You will learn how to use logical operators by example as the semester progresses. To see the || operator in action, check out the following Arduino sample sketch:

• File | Examples | 1. Basics | Fade

Make sure you have an LED connected to pin 9 if you want to try this sketch.

## 5. Exercise

### Part 1: Adding a Second Button (4 marks)

• Connect it to Pin 3
• Make sure it is a pull-down button

• Change your sketch code so that pushing one button turns on the light, and pushing the other turns it off.
• There are several ways to do this. Any software solution will do.

• Show your solution to the lab instructor.

### Part 2: Adding a Second LED (3 marks)

• Make a copy of your sketch code and change it such that one button turns on one light and turns off the other, and the second button does the opposite.

• Show your solution to the lab instructor.

### Part 3: Circuit Bending (3 marks)

In this exercise you will experiment with the wiring for the button. If you modified your circuit during the lab lecture or loaded a different sketch, restore your Arduino to match the First Build circuit and code. Edit the code so that the LED turns on when you press the button, and is off otherwise, then follow the instructions below. Record your answers and submit them online to Schoology.

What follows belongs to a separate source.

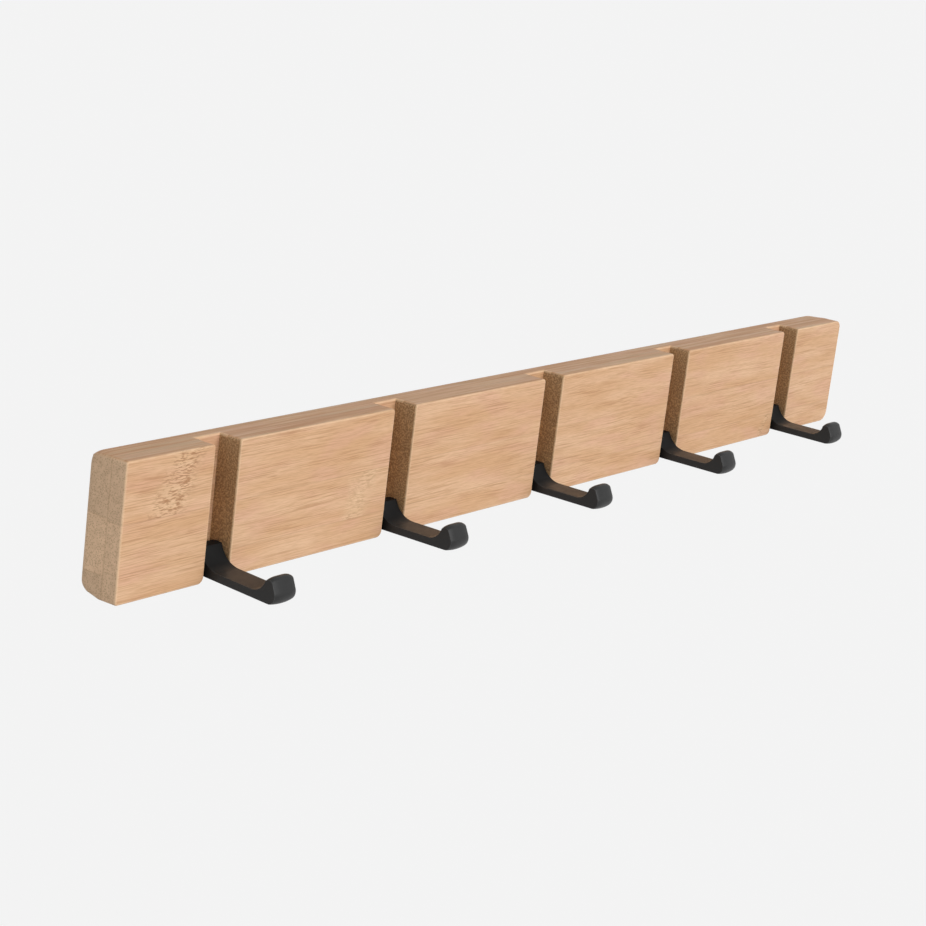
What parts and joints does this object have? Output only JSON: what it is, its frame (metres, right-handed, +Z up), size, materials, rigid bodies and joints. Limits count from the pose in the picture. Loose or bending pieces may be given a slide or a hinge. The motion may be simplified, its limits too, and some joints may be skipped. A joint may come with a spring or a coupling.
{
  "type": "wall hook rack",
  "caption": "Slim bamboo wall rail with black metal coat hooks that fold up flush into full-height slots, hung on concealed keyhole plates.",
  "frame": {"origin": "centre of the back face, which hangs against the wall", "axes": "+X along the rail to the right as seen from the room, -Y out of the wall into the room, +Z up"},
  "size_m": [0.6, 0.0605, 0.06],
  "materials": {
    "bamboo_panel": "laminated bamboo, sanded, clear matt lacquer",
    "bamboo_blocks": "bamboo, fine straight grain, sanded, clear matt lacquer",
    "black_zinc": "die-cast zinc, satin black powder coat",
    "steel": "drawn bright steel",
    "zinc_plated_steel": "pressed sheet steel, zinc plated",
    "nylon": "black moulded nylon"
  },
  "bodies": {
    "rail": {"back_panel": "bamboo_panel", "left_end_block": "bamboo_blocks", "right_end_block": "bamboo_blocks", "friction_washers": "nylon", "left_hanger_plate": "zinc_plated_steel", "right_hanger_plate": "zinc_plated_steel", "hanger_screws": "steel", "middle_block_1": "bamboo_blocks", "middle_block_2": "bamboo_blocks", "middle_block_3": "bamboo_blocks", "middle_block_4": "bamboo_blocks", "hinge_pin_1": "steel", "hinge_pin_2": "steel", "hinge_pin_3": "steel", "hinge_pin_4": "steel", "hinge_pin_5": "steel"},
    "hook_1": {"hook_1": "black_zinc"},
    "hook_2": {"hook_2": "black_zinc"},
    "hook_3": {"hook_3": "black_zinc"},
    "hook_4": {"hook_4": "black_zinc"},
    "hook_5": {"hook_5": "black_zinc"}
  },
  "joints": [
    {"name": "hook_1_fold", "type": "hinge", "parent": "rail", "child": "hook_1", "pos_m": [-0.24, -0.014, -0.0192], "axis": [-1, 0, 0], "range_deg": [0, 93]},
    {"name": "hook_2_fold", "type": "hinge", "parent": "rail", "child": "hook_2", "pos_m": [-0.12, -0.014, -0.0192], "axis": [-1, 0, 0], "range_deg": [-3, 90]},
    {"name": "hook_3_fold", "type": "hinge", "parent": "rail", "child": "hook_3", "pos_m": [0, -0.014, -0.0192], "axis": [-1, 0, 0], "range_deg": [-3, 90]},
    {"name": "hook_4_fold", "type": "hinge", "parent": "rail", "child": "hook_4", "pos_m": [0.12, -0.014, -0.0192], "axis": [-1, 0, 0], "range_deg": [-3, 90]},
    {"name": "hook_5_fold", "type": "hinge", "parent": "rail", "child": "hook_5", "pos_m": [0.24, -0.014, -0.0192], "axis": [-1, 0, 0], "range_deg": [-3, 90]}
  ]
}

1. Place the connection to pin 2 on the other side of the resistor, ie. on the same side of the resistor as the +5V wire.
• What happens when you press and release the button?
• Can you explain why?

2. Place the connection to pin 2 on the other side of the button, ie. between 0V and the button.
• What happens when you press and release the button?
• Can you explain why?

3. Restore the circuit to its original state then switch the ground and 5V connections to your button.
• What happens when you press and release the button?
• Can you explain why?

### Challenge (1 Bonus Mark)

Please click here if you want to try a lab related challenges for a bonus mark. Select a difficulty level that is appropriate to your programming skill.

### Deliverables

During the lab:

• Demonstration of completed sketches described in Parts 1 and 2.

By online submission to Schoology before next lab:

• The code for your sketches. (Since part 2 satisfies all the requirements of part 1, you may submit only the code from part 2 if you wish.)
• A document, preferably PDF, with your observations from the button circuit bending exercise.

(Optional) During this lab, in my office hours, or at the beginning of next lab:

• Your working solution to one of the challenges.